For the reasons set forth above, the Court DENIES Plaintiffs’ motion to certify a class (docket no. 81) with respect to Claims for Relief 2 and 3 asserted in the Amended Complaint: concerted refusal to deal and group boycott under the rule of reason pursuant to § 1 of the Sherman Act; and attempted monopolization in violation of § 2 of the Sherman Act. However, the Court DE- « FERS RULING on class certification with respect to the remaining claim: concerted refusal to deal and group boycott as a per se violation of § 1 of the Sherman Act (Claim 1).

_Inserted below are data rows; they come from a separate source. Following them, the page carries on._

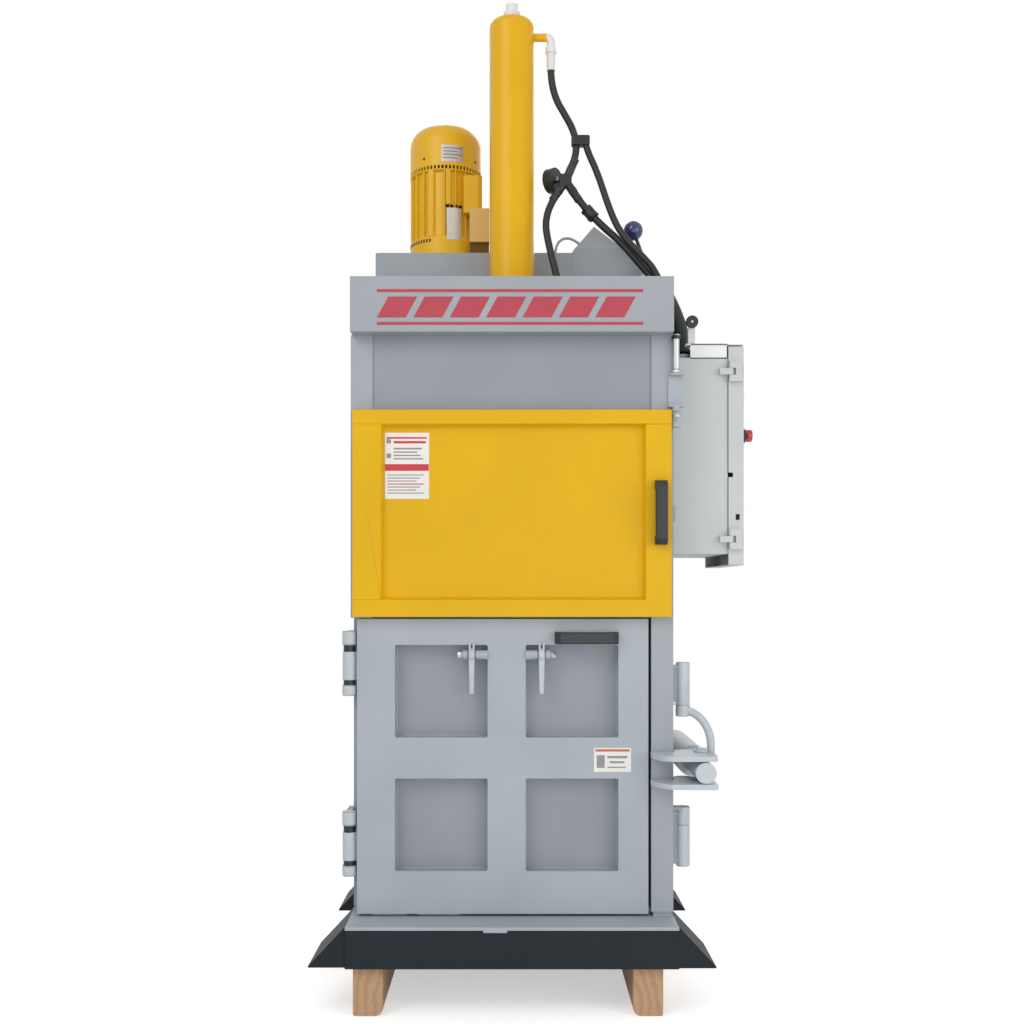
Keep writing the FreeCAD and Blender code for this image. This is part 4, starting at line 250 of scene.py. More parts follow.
@dataclass(frozen=True)
class BareMetal(Finish):
    """Zinc-plated, brushed or chromed steel: a soft streak runs along one axis."""

    roughness: float = 0.32
    streak: Triple = (400.0, 400.0, 30.0)
    mottle: float = 0.12

    def surface(self, tree: Tree, place: Socket) -> Socket:
        """Metal whose roughness follows a fine directional streak."""
        lay = node(tree, "Mapping", {"Scale": self.streak}, {"Vector": place})
        grain = node(tree, "TexNoise", {"Scale": 1.0, "Detail": 4.0}, {"Vector": lay.outputs[0]})
        rough = node(tree, "MapRange", {"To Min": max(0.03, self.roughness - self.mottle),
                                        "To Max": self.roughness + self.mottle},
                     {"Value": grain.outputs["Fac"]})
        tint = blend(tree, grain.outputs["Fac"], shaded(self.colour, 0.82), linear(self.colour))
        shader = node(tree, "BsdfPrincipled", {"Metallic": 1.0},
                      {"Base Color": tint, "Roughness": rough.outputs[0]})
        return shader.outputs[0]


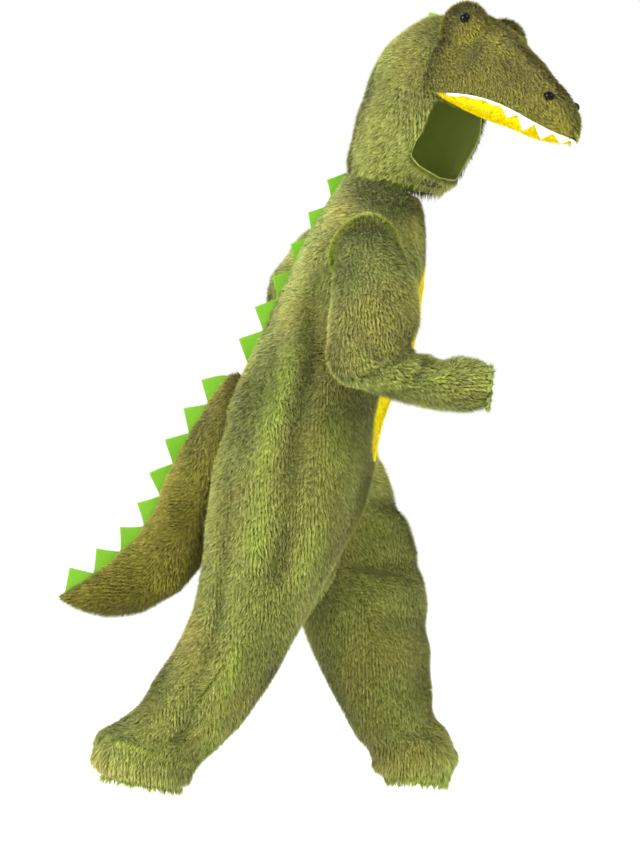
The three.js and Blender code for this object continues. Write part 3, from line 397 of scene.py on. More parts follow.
def fold_height(folds, side, row, angle, row_spacing, angle_spacing):
    height = np.zeros(np.broadcast(row, angle).shape)
    for half, row0, angle0, row1, angle1, width, deep in folds:
        if half != side:
            continue
        turn = (np.asarray(angle) - angle0 + 180) % 360 - 180
        line = np.array([(row1 - row0) * row_spacing, ((angle1 - angle0 + 180) % 360 - 180) * angle_spacing])
        here = [(row - row0) * row_spacing, turn * angle_spacing]
        along = np.clip((here[0] * line[0] + here[1] * line[1]) / (line @ line), 0, 1)
        distance = np.hypot(here[0] - along * line[0], here[1] - along * line[1]) / width
        uneven = 0.8 + 0.3 * np.sin(along * 7 + row0)
        height = height + deep * uneven * np.exp(-distance * distance)
    return height


def waviness(points, scale, seed):
    """Smooth noise from -1 to 1 at points in millimetres: a few crossed waves of about that length."""
    random = np.random.default_rng(seed)
    total = np.zeros(points.shape[:-1])
    for _ in range(7):
        direction = random.normal(size=3)
        direction /= np.linalg.norm(direction)
        length = scale * random.uniform(0.6, 1.6)
        total += np.sin(points @ direction * (2 * math.pi / length) + random.uniform(0, 2 * math.pi))
    return total / 3.2


def slack(part, points):
    """Height of the waves of loose cloth at points of a part."""
    height, length, seed = SLACK[part]
    return height * waviness(points, length, SEED + seed)


def unit(vectors):
    return vectors / np.maximum(np.linalg.norm(vectors, axis=-1, keepdims=True), 1e-9)


# A surface is a function of (row, angle) that gives points in millimetres in the row frame


def slopes(surface, row, angle, rows, step=(0.05, 1.0)):
    """Downward and sideways slope of a surface, from differences that stay inside its rows."""
    low = np.clip(row - step[0], *rows)
    high = np.clip(row + step[0], *rows)
    down = surface(high, angle) - surface(low, angle)
    across = surface(row, angle + step[1]) - surface(row, angle - step[1])
    return down, across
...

The Court will rule on class certification following a motion for summary judgment on that claim, or such other time as the Court can properly determine whether to apply a per se analysis to the set of facts underlying the present dispute.3

IT IS SO ORDERED.

. Correspondence from counsel for Anderson Valley to counsel for Anheuser-Busch indicates that Anderson Valley "no longer wishes to pursue an action against Anheuser-Busch either as a class representative or as an individual plaintiff.” To date, however, Anderson Valley has not moved for dismissal in this action.

. For general background on the distribution of beer products within the United States see the Court's Order Denying Without Prejudice Plaintiffs’ Motion for Class Certification, dated November 10, 1998, published at In re Beer Antitrust Litigation, 188 F.R.D. 549 (N.D.Cal. 1998), 1998-2 Trade Cas. (CCH) H 72,338.

. Concurrently 'with their reply brief, Plaintiffs submitted evidentiary objections to declarations *566submitted by Anheuser-Busch in opposition to the second motion for class certification (docket no. 131). As the Court did not consider any of the evidence to which Plaintiffs objected in its determination of the present motion, a ruling on Plaintiffs’ objections is unnecessary.